Jetzt bleibt nur noch sich zu ärgern. Über die Zustände sowieso und über diesen Schundroman, der in diesem Land Wirklichkeit geworden ist. Aber noch viel größer ist der Ärger, weil jetzt wirklich so viele von denen recht bekommen, gegen die man den Staat verteidigt hat, und seine Proponenten, die Politik auch und die Wirtschaft und die Beamtenschaft -kurzum das System. Gegen all diese Plärrer, gegen deren Pauschalverdächtigungen man angeredet hat, wenn es um Politik und auch wenn es um Corona ging. Alles mit einem Mal nichts.

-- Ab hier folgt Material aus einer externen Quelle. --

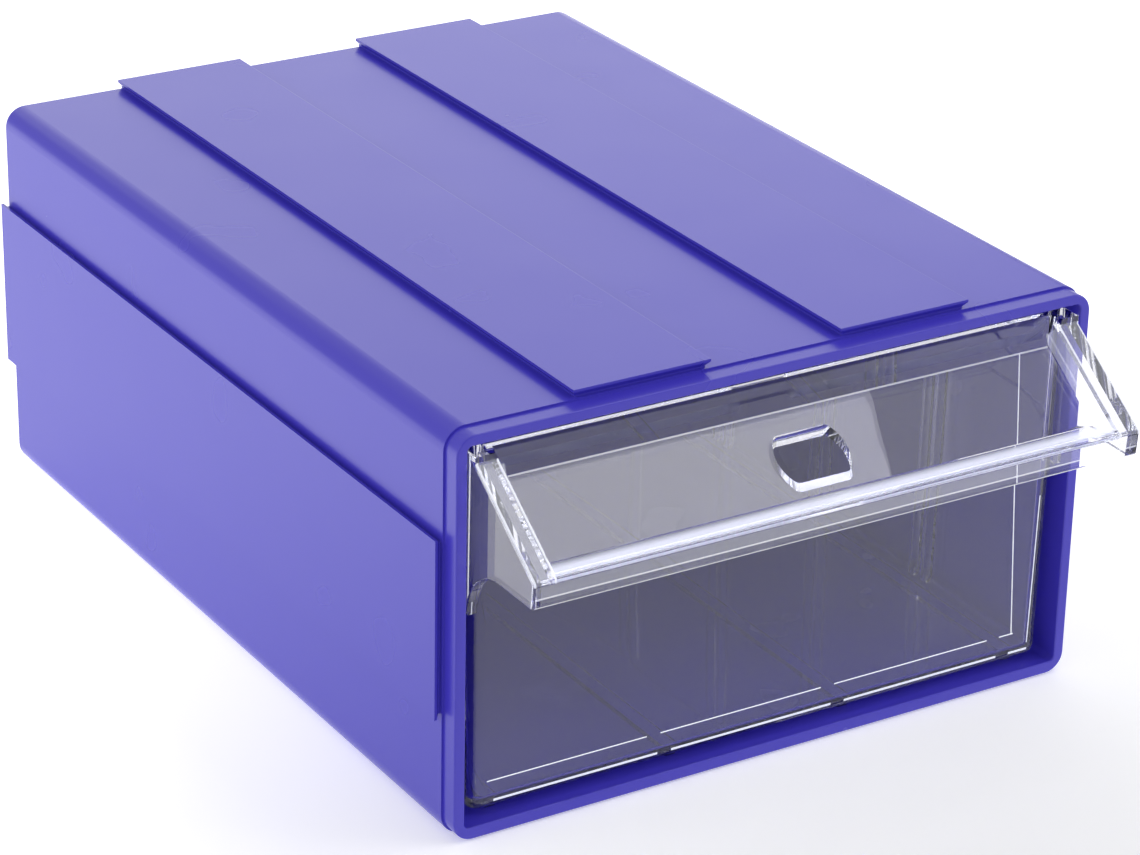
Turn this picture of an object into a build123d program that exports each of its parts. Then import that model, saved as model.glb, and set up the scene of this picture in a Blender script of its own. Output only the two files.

Man entwickelt mit einem Mal Verständnis für all diese Menschen, die auf die Politik schimpfen und die sich zurückziehen. Die sich aus der Gesellschaft ausklinken, die nicht mehr wählen gehen wollen und die keine Zeitung mehr lesen und keine Nachrichten mehr schauen. Die genug haben von dem, was ihnen da als Wirklichkeit geboten wird. Man versteht mit einem Mal, dass ihr Vertrauen zerstört, ihr guter Wille verbraucht ist. Man versteht, dass sich fast zwei Drittel in diesem Land politisch nicht mehr vertreten fühlen. Man versteht die Demokratiemüdigkeit, die sich breit macht. Da nimmt nicht wunder angesichts dessen, wie der gute Wille immer wieder missbraucht wird, angesichts dessen, wie Erwartungen und Hoffnungen immer wieder enttäuscht und Versprechen gebrochen werden.
Wenn ein großer Reset jemals Sinn macht - dann sollte man ihn jetzt zumindest angehen in Österreich. Auf allen Ebenen, in allen Teilen der Gesellschaft und in all ihren Schichten. Auch, um die Veränderungen und Brüche abzuwehren, vor denen sich nun viele fürchten, dem Driften in Extrempositionen und dem Verlust der Mitte.
Die Aussichten darauf stehen wohl schlecht. Man sollte sich keine Illusionen machen. Und darum sollte man wohl weiter daran arbeiten, sich nicht von den aktuellen Zuständen frustrieren zu lassen. Auch wenn das schwerfallen mag wie kaum je zuvor. Es ist langer Atem gefragt. Und sehr viel guter Wille.